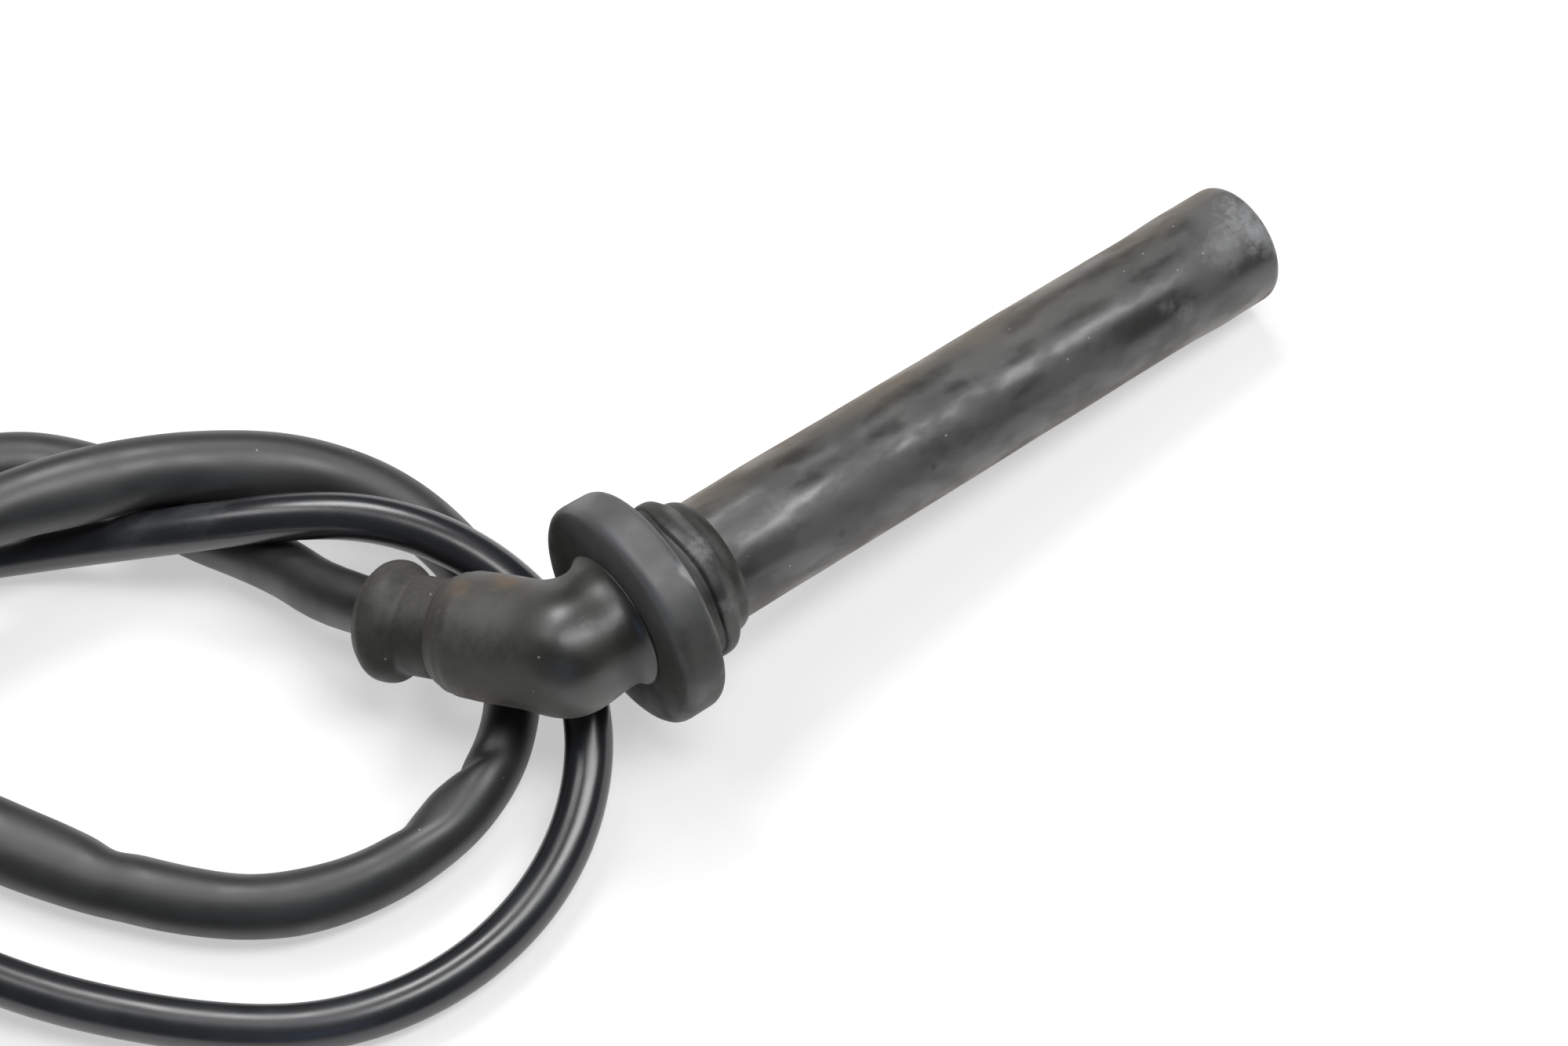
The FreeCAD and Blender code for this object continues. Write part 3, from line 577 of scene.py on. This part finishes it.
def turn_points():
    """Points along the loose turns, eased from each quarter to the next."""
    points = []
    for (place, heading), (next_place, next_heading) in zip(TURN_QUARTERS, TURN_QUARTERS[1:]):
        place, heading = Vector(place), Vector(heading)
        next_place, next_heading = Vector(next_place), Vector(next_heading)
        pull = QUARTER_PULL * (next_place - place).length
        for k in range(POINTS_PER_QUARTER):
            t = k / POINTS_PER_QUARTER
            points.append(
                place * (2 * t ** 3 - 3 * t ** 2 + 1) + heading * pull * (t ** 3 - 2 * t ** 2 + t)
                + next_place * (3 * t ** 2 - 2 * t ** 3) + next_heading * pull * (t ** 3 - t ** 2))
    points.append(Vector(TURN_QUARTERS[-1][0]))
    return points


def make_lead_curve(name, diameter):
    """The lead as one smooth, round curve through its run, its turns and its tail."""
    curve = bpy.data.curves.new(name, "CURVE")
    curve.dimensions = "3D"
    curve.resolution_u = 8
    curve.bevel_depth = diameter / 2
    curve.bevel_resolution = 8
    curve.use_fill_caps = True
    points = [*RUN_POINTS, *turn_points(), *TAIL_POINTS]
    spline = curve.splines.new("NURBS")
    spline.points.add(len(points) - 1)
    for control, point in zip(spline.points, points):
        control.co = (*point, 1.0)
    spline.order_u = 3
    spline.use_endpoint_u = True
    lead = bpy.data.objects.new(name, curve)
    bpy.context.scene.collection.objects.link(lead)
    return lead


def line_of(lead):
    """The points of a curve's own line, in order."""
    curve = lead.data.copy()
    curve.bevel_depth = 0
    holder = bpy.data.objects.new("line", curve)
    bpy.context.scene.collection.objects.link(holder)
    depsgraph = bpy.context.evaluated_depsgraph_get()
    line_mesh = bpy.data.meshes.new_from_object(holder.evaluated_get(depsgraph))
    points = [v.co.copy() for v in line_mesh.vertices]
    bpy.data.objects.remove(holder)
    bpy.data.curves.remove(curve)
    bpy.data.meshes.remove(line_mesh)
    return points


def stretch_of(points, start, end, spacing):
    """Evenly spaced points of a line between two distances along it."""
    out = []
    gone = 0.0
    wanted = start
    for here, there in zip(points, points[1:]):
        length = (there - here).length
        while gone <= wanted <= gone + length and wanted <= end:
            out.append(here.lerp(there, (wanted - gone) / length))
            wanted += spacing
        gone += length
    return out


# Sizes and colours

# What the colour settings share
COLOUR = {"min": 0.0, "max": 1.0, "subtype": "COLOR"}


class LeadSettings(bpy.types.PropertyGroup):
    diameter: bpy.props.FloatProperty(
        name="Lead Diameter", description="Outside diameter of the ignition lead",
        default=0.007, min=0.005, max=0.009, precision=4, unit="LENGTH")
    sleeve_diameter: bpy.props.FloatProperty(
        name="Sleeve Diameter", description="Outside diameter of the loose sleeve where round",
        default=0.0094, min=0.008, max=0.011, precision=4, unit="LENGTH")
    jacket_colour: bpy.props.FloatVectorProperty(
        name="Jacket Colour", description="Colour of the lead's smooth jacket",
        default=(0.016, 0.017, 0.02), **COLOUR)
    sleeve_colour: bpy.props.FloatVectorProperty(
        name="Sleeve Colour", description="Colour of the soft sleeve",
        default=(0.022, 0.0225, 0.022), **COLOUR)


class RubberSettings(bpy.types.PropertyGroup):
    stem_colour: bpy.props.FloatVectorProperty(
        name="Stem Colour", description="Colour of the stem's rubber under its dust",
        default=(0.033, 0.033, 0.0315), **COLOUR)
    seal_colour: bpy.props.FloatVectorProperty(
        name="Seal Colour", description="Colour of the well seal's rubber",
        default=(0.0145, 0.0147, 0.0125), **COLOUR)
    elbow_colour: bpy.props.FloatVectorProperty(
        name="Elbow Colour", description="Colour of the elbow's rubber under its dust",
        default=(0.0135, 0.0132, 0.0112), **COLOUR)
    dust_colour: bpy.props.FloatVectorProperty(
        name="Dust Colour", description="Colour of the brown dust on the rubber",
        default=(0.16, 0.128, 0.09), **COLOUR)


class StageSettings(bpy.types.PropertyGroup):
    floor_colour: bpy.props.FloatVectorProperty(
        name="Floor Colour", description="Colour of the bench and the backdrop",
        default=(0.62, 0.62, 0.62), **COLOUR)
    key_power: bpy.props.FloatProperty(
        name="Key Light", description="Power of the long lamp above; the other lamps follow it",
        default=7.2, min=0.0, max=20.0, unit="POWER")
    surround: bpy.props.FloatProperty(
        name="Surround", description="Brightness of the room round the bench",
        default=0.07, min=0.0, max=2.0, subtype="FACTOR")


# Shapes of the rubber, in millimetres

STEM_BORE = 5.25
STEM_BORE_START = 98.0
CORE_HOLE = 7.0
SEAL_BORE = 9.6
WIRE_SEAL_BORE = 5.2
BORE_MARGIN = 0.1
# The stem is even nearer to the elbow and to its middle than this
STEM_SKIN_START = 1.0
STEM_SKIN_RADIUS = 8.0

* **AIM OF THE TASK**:
Output the listing above word for word.

* **OUTPUT**:
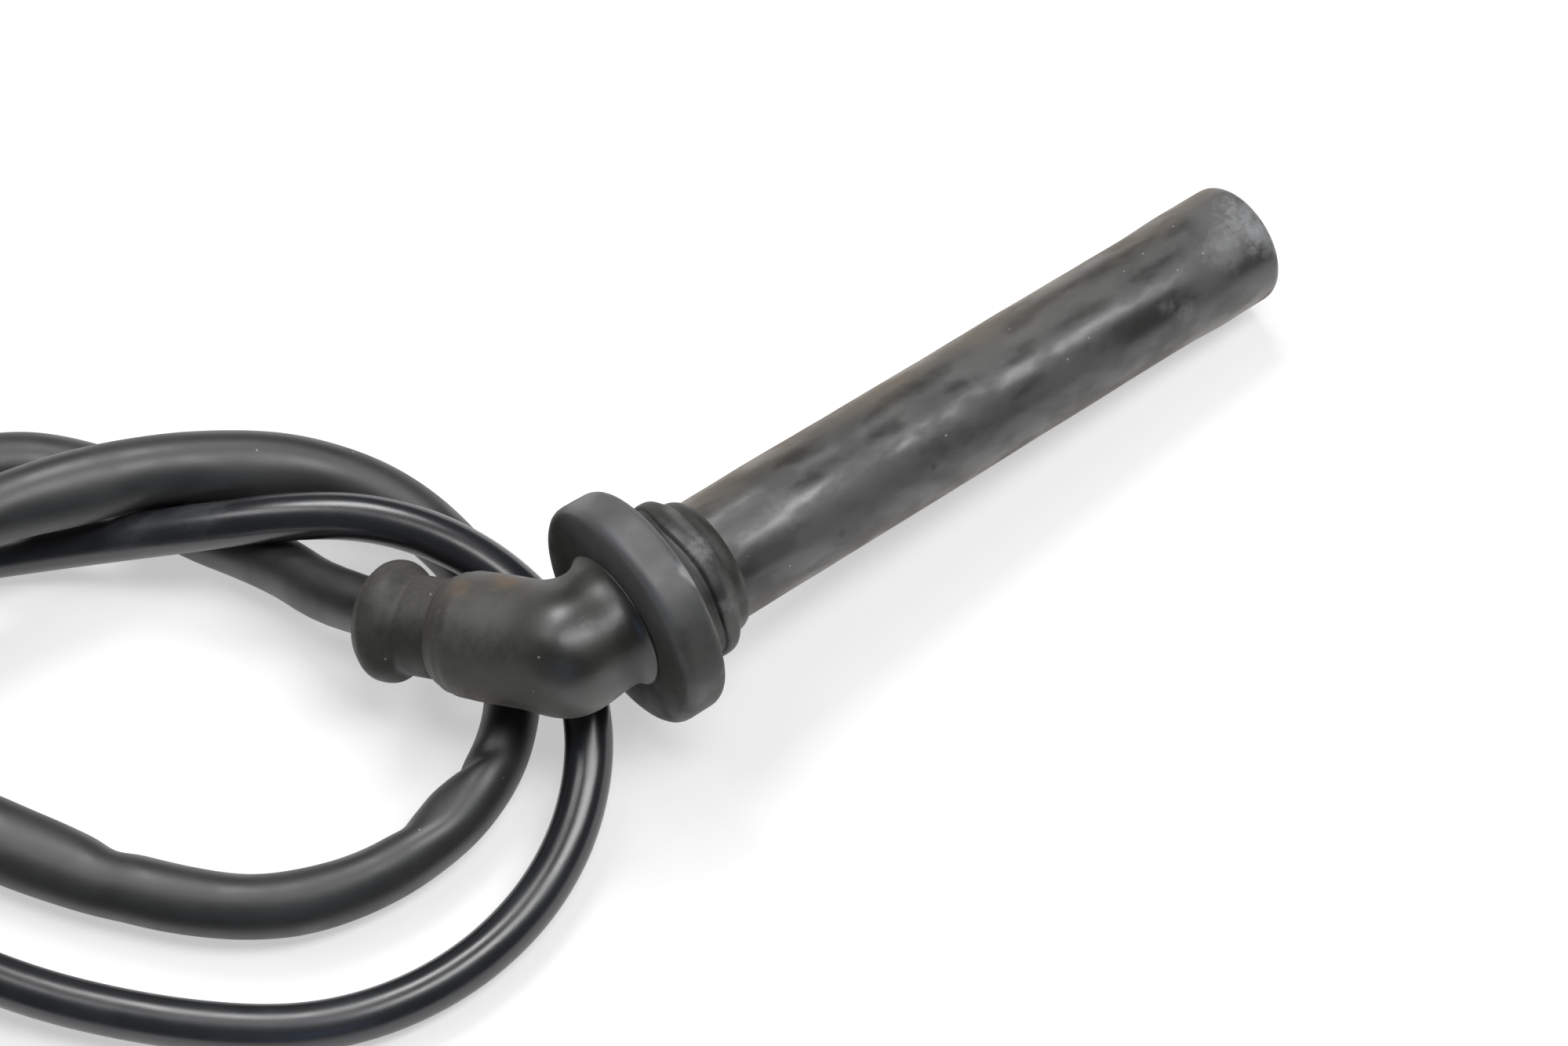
The FreeCAD and Blender code for this object continues. Write part 3, from line 577 of scene.py on. This part finishes it.
def turn_points():
    """Points along the loose turns, eased from each quarter to the next."""
    points = []
    for (place, heading), (next_place, next_heading) in zip(TURN_QUARTERS, TURN_QUARTERS[1:]):
        place, heading = Vector(place), Vector(heading)
        next_place, next_heading = Vector(next_place), Vector(next_heading)
        pull = QUARTER_PULL * (next_place - place).length
        for k in range(POINTS_PER_QUARTER):
            t = k / POINTS_PER_QUARTER
            points.append(
                place * (2 * t ** 3 - 3 * t ** 2 + 1) + heading * pull * (t ** 3 - 2 * t ** 2 + t)
                + next_place * (3 * t ** 2 - 2 * t ** 3) + next_heading * pull * (t ** 3 - t ** 2))
    points.append(Vector(TURN_QUARTERS[-1][0]))
    return points


def make_lead_curve(name, diameter):
    """The lead as one smooth, round curve through its run, its turns and its tail."""
    curve = bpy.data.curves.new(name, "CURVE")
    curve.dimensions = "3D"
    curve.resolution_u = 8
    curve.bevel_depth = diameter / 2
    curve.bevel_resolution = 8
    curve.use_fill_caps = True
    points = [*RUN_POINTS, *turn_points(), *TAIL_POINTS]
    spline = curve.splines.new("NURBS")
    spline.points.add(len(points) - 1)
    for control, point in zip(spline.points, points):
        control.co = (*point, 1.0)
    spline.order_u = 3
    spline.use_endpoint_u = True
    lead = bpy.data.objects.new(name, curve)
    bpy.context.scene.collection.objects.link(lead)
    return lead


def line_of(lead):
    """The points of a curve's own line, in order."""
    curve = lead.data.copy()
    curve.bevel_depth = 0
    holder = bpy.data.objects.new("line", curve)
    bpy.context.scene.collection.objects.link(holder)
    depsgraph = bpy.context.evaluated_depsgraph_get()
    line_mesh = bpy.data.meshes.new_from_object(holder.evaluated_get(depsgraph))
    points = [v.co.copy() for v in line_mesh.vertices]
    bpy.data.objects.remove(holder)
    bpy.data.curves.remove(curve)
    bpy.data.meshes.remove(line_mesh)
    return points


def stretch_of(points, start, end, spacing):
    """Evenly spaced points of a line between two distances along it."""
    out = []
    gone = 0.0
    wanted = start
    for here, there in zip(points, points[1:]):
        length = (there - here).length
        while gone <= wanted <= gone + length and wanted <= end:
            out.append(here.lerp(there, (wanted - gone) / length))
            wanted += spacing
        gone += length
    return out


# Sizes and colours

# What the colour settings share
COLOUR = {"min": 0.0, "max": 1.0, "subtype": "COLOR"}


class LeadSettings(bpy.types.PropertyGroup):
    diameter: bpy.props.FloatProperty(
        name="Lead Diameter", description="Outside diameter of the ignition lead",
        default=0.007, min=0.005, max=0.009, precision=4, unit="LENGTH")
    sleeve_diameter: bpy.props.FloatProperty(
        name="Sleeve Diameter", description="Outside diameter of the loose sleeve where round",
        default=0.0094, min=0.008, max=0.011, precision=4, unit="LENGTH")
    jacket_colour: bpy.props.FloatVectorProperty(
        name="Jacket Colour", description="Colour of the lead's smooth jacket",
        default=(0.016, 0.017, 0.02), **COLOUR)
    sleeve_colour: bpy.props.FloatVectorProperty(
        name="Sleeve Colour", description="Colour of the soft sleeve",
        default=(0.022, 0.0225, 0.022), **COLOUR)


class RubberSettings(bpy.types.PropertyGroup):
    stem_colour: bpy.props.FloatVectorProperty(
        name="Stem Colour", description="Colour of the stem's rubber under its dust",
        default=(0.033, 0.033, 0.0315), **COLOUR)
    seal_colour: bpy.props.FloatVectorProperty(
        name="Seal Colour", description="Colour of the well seal's rubber",
        default=(0.0145, 0.0147, 0.0125), **COLOUR)
    elbow_colour: bpy.props.FloatVectorProperty(
        name="Elbow Colour", description="Colour of the elbow's rubber under its dust",
        default=(0.0135, 0.0132, 0.0112), **COLOUR)
    dust_colour: bpy.props.FloatVectorProperty(
        name="Dust Colour", description="Colour of the brown dust on the rubber",
        default=(0.16, 0.128, 0.09), **COLOUR)


class StageSettings(bpy.types.PropertyGroup):
    floor_colour: bpy.props.FloatVectorProperty(
        name="Floor Colour", description="Colour of the bench and the backdrop",
        default=(0.62, 0.62, 0.62), **COLOUR)
    key_power: bpy.props.FloatProperty(
        name="Key Light", description="Power of the long lamp above; the other lamps follow it",
        default=7.2, min=0.0, max=20.0, unit="POWER")
    surround: bpy.props.FloatProperty(
        name="Surround", description="Brightness of the room round the bench",
        default=0.07, min=0.0, max=2.0, subtype="FACTOR")


# Shapes of the rubber, in millimetres

STEM_BORE = 5.25
STEM_BORE_START = 98.0
CORE_HOLE = 7.0
SEAL_BORE = 9.6
WIRE_SEAL_BORE = 5.2
BORE_MARGIN = 0.1
# The stem is even nearer to the elbow and to its middle than this
STEM_SKIN_START = 1.0
STEM_SKIN_RADIUS = 8.0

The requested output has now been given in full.